Despite being the birthplace of Buddhism, India today has less than 1% Buddhist population, a dramatic decline that occurred over the past thousand years.
Buddhism Vanished from Its Birthplace in India
India gave birth to Buddhism in the 5th century BCE when Prince Siddhartha Gautama achieved enlightenment under the Bodhi tree. For over a millennium, Buddhist monasteries, universities, and monuments dotted the Indian landscape. Yet today, Buddhists make up less than 1% of India's population—roughly 8 million people in a country of 1.4 billion.
This disappearance is one of history's most dramatic religious reversals.
The Golden Age and Gradual Decline
Buddhism thrived in India for centuries, reaching its peak under Emperor Ashoka in the 3rd century BCE. Massive universities like Nalanda attracted scholars from across Asia.
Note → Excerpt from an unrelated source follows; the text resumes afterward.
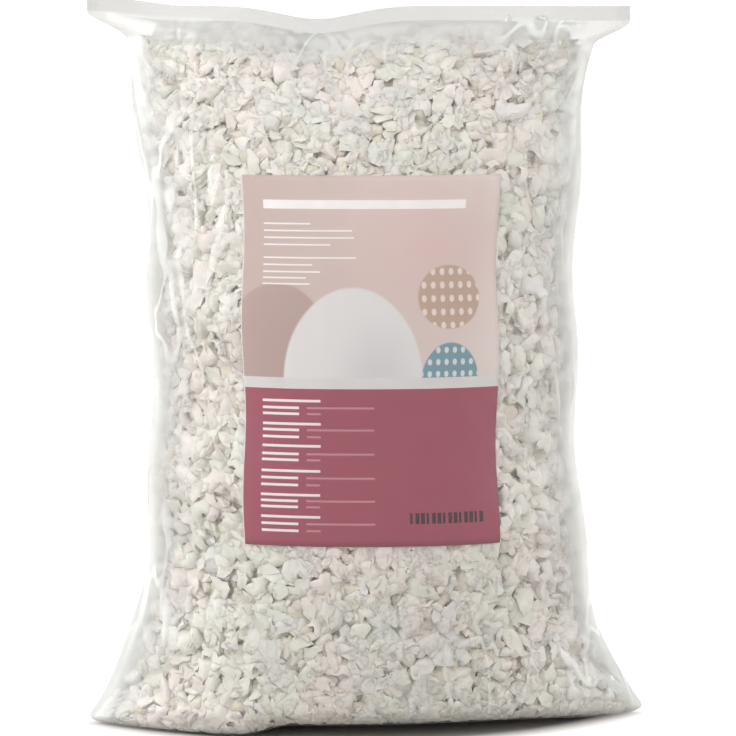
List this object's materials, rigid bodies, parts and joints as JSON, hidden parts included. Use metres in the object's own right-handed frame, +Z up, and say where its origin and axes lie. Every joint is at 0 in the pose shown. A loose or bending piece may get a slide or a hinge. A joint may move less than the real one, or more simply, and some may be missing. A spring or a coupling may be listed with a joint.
{
  "type": "bag of foam flakes",
  "caption": "Clear film pillow bag packed with shredded foam flakes, standing on its base, with a printed sheet behind the front film.",
  "frame": {"origin": "on the floor, at the middle of the flat base", "axes": "+Z up, and the front with the printed sheet faces -Y, so +X is to the right seen from the front"},
  "size_m": [0.4576, 0.2254, 0.596],
  "materials": {
    "film": "clear polyethylene film, glossy, with a soft haze where it lies double",
    "foam": "matt open-cell foam, off-white",
    "paper": "printed paper, satin, pale pink above and dark pink below"
  },
  "bodies": {
    "root": {"film_bag": "film", "foam_flakes": "foam", "front_sheet": "paper"}
  },
  "joints": []
}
But by 1200 CE, Buddhism had largely vanished from the subcontinent.
The decline happened through multiple factors:
- Absorption by Hinduism: Hindu traditions incorporated Buddha as an avatar of Vishnu, blurring religious boundaries
- Loss of royal patronage: As dynasties changed, state support shifted to Hindu and later Islamic institutions
- Monastic vulnerability: Buddhist monks depended on donations and lacked the household-based resilience of Hindu Brahmins
- Islamic invasions: Turkish invasions in the 12th-13th centuries destroyed major monasteries and universities
The Final Blow
The destruction of Nalanda University in 1193 CE symbolized Buddhism's end in India. Invading forces burned the library for months. Surviving monks fled to Tibet, Nepal, and Southeast Asia, taking their traditions with them.
Without monasteries to preserve texts and train new monks, Indian Buddhism collapsed. The religion survived and flourished everywhere except where it began.
Modern Revival Attempts
In 1956, Dr. B.R. Ambedkar led a mass conversion of 500,000 Dalits to Buddhism as a protest against caste discrimination. This created a small Buddhist revival, primarily among marginalized communities in Maharashtra.
Today, Buddhist pilgrimage sites like Bodh Gaya attract millions of foreign visitors annually, while most Indians treat them as historical curiosities rather than living religious centers. The religion that conquered Asia couldn't maintain its foothold at home.